The German scholar Georg Simmel also sought to explain life in the modern city. Simmel found city life to be impersonal and anonymous. In this social idea of how the city was constructed, Simmel viewed everyone in the city as strangers, leaving out how people form bonds within their communities within the city, as immigrants often find within their neighborhoods, or even how people outside of their neighborhood develop friendships based in interaction for pleasure, not business.

Scholars from the Chicago School of Sociology created different ideas about how the social life of the city worked. Chicago had become one of America's great cities, with a population over one million people, including many immigrants from Europe and people from rural parts of the United States. Because of this diverse population, Chicago became a polyglot city, or a place with a variety of languages spoken and different cultures coming into contact every day. Robert Park and his colleagues became interested in the idea of human ecology, or how the change in cities can be construed in the terms of rivalries among different population groups.

Ernest Burgess studied social space, or how the spatial patterns and areas of cities are shaped and influenced by their residents. This led to the concentric zones theory, where Burgess and Park theorized metropolitan areas could be displayed in a set of circular areas radiating from the center with dominant social institutions and forces. Park went on to claim that the central mechanism for the development of the city was the competition for social space. He suggested that groups, many of them immigrants, competed for social dominance in areas of the city. The book Introduction to Cities: How Place and Space Shape Human Experience states:

...like the forces of modernization themselves, the dominance of a particular group in a particular neighborhood was neither certain nor permanent.
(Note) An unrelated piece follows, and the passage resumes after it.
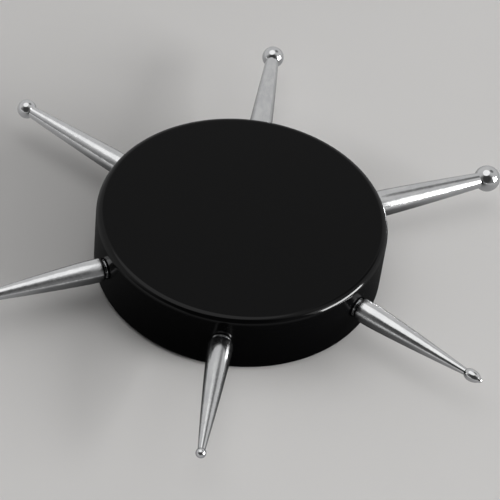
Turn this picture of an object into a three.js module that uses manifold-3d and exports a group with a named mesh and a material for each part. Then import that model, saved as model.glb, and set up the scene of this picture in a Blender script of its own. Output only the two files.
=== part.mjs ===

As the city expanded in size, groups and institutions throughout this social order constantly competed with one another to become powerful and to establish their own rules and institutions within a particular area. (Chen, X., Orum, A. M., & Paulsen, K. E.; pg. 41).

Louis Wirth, another social theorist, echoed the ideas of Tonnies and Simmel with this theory of urbanism as a way of life. He viewed urban life as impersonal and anonymous, and took the idea of strangers in the city to an extreme, claiming everyone in the city acted as an individual, not as being a part of a community or family.

These early perspectives on urban life, although not necessarily strictly believed today, are an important foundation of studying urban life, especially that of immigrants, which was a common social change and challenge of the time. Tonnies, Simmel, and Wirth found the city impersonal and anonymous, making it more difficult for immigrants to the city to retain their cultural ties. Tonnies did, however, recognize that this could still be possible within the city neighborhoods. Marx found the city as an opportunity for workers to band together for a common cause, regardless of cultural traditions. Finally, the scholars of the Chicago School of Sociology found that the city was a competition for social space, where cultures were able to be retained in particular areas of the city. All of these theories have helped shape our views of city life today.

Source

Chen, X., Orum, A. M., & Paulsen, K. E. (2013). Introduction to Cities: How Place and Space Shape Human Experience. Wiley-Blackwell.